Tag Archive | trees

Macro Monday ~

Sometimes I like to just mess with the settings on my camera, getting to know them, and attempting to explore all the different things I can do with my little Finepix S700.  This past weekend I tried some macro (up close) shots, as well as a variety of other things.  I particularly like macro when photographing flowers.  My cat?  Not so much!

(click on each photo for a slide show or to enlarge)
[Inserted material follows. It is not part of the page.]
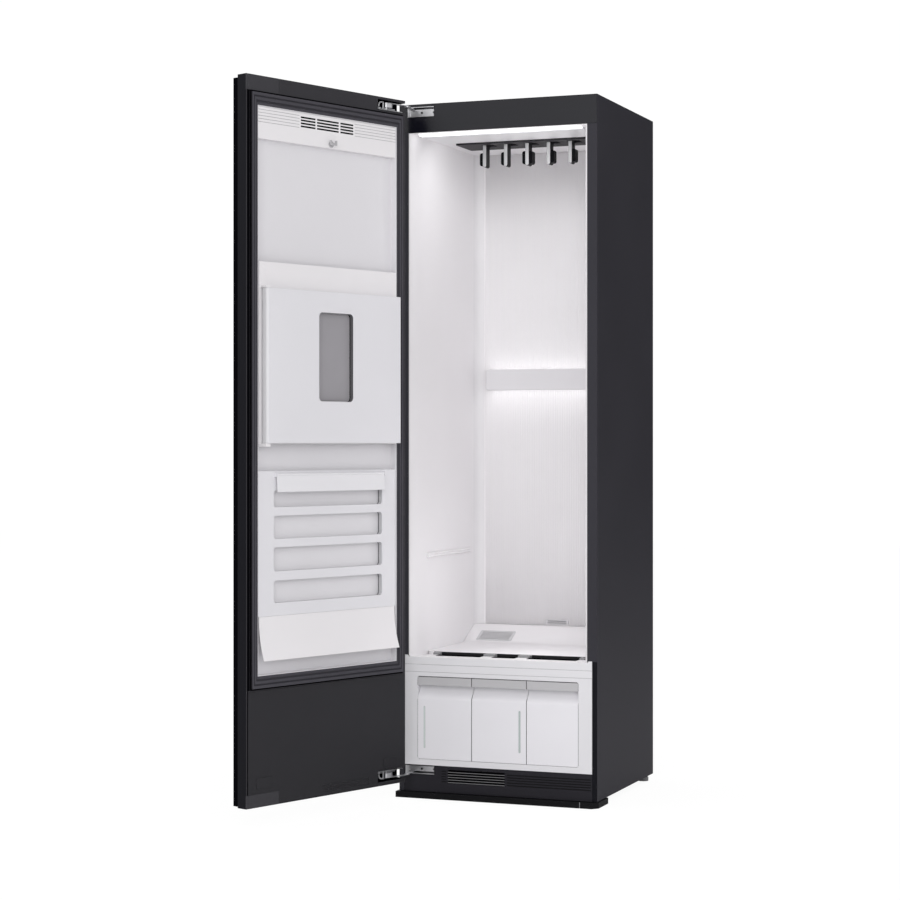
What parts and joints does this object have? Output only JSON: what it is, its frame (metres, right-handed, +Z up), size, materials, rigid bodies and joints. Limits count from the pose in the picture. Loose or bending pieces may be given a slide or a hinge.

If you’re familiar with me at all, you’ll know that our little piece of the world, our almost three acres of God’s goregous earth, is lackluster in nutrients to support plant growth.  It used to be a farm field, used for corn and Lord knows what else.  When we purchased it, we did not realize that all of the nutrients necessary to support things like GRASS in the front yard, trees, perennials and such are no longer there.  It has been a 9-year struggle to get anything pretty to grow, even after we’ve tried various avenues such as weeders, feeders, etc.  It’s not feasibly affordable to keep Miracle Grow-ing our acreage.  Anyway, I digress!  So each Spring, it’s with hope and excitement that I wait to see what, if anything, will “return” and … flourish?  My trees are most precious:  my King Crimson maple that my children got me, my pin oak trees that appear to be truly established and out of the danger zone, and (of course) my newly-planted red oak tree ~ my Kirkwood ~ planted last summer.  We also have flowering trees, shrubs etc. that, after 7-8-9 years are still struggling to flower, let alone flourish.  And I haven’t even mentioned our “grassy front yard” that I mow every weekend through Spring and less often into Summer.  All I can say is that it’s “green” ~ but not due to grass, but a variety of weeds.  It actually looks nice from the road, but when I’m mowing it, I get depressed at the hideousness of the weeds.  What I would’t give to till up the whole “front 40” and plant grass seed and actually have grass GROW!  But, I digress yet again in my rant.  My whole reason for posting was for you to enjoy some macro shots I took.  I should be thrilled that we even OWN a piece of God’s creativity!  And I am!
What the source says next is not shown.